1. ("B is ahead of A") whatever the value of A, we have A ≤ nB < A + n

2. nB is always increasing

So, as A varies from 0 to n, we know that nB only varies between 0 and 2n: it can be incremented at most 2n times. Similarly nC. This shows that the running time of the algorithm, which is proportional to the total number of times A, B and C are incremented, is bounded by O(n) + O(2n) + O(2n), which is O(n).

Answer 2

Think about it like this: each of A, B, C are pointers that, at any given moment, point towards one of the elements of the convex hull. Due to the way the algorithm increments them, each one of them will point to each element of the convex hull at most once. Therefore, each one will iterate over a collection of O(n) elements. They will never be reset, once one of them has passed an element, it will not pass that element ever again.
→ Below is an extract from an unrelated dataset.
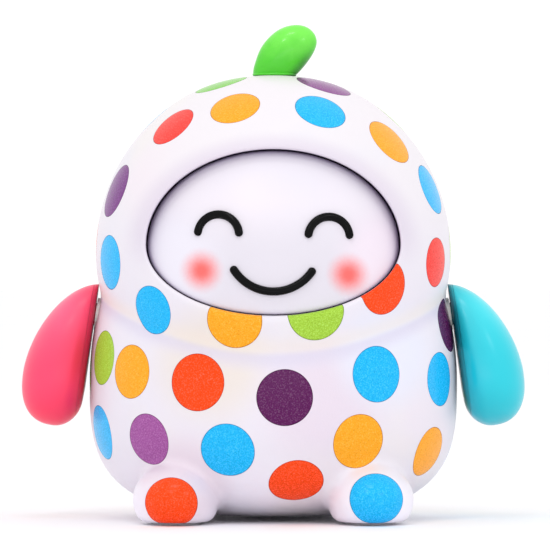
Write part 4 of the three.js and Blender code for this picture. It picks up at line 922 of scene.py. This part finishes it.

Since there are 3 pointers (A, B, C), we have time complexity 3 * O(n) = O(n).

Edit:

As the code is presented in the provided link, it sounds possible that it is not O(n), since B and C wrap around the array. However, according to the description, this wrapping around does not sound necessary: before seeing the code, I imagined the method stopping the advancement of B and C past n. In that case, it would definitely be O(n). As the code is presented however, I'm not sure.

It might still be that, for some mathematical reason, B and C still iterate only O(n) times in the entirety of the algorithm, but I can't prove that. Neither can I prove that it is correct to not wrap around (as long as you take care of index out of bounds errors).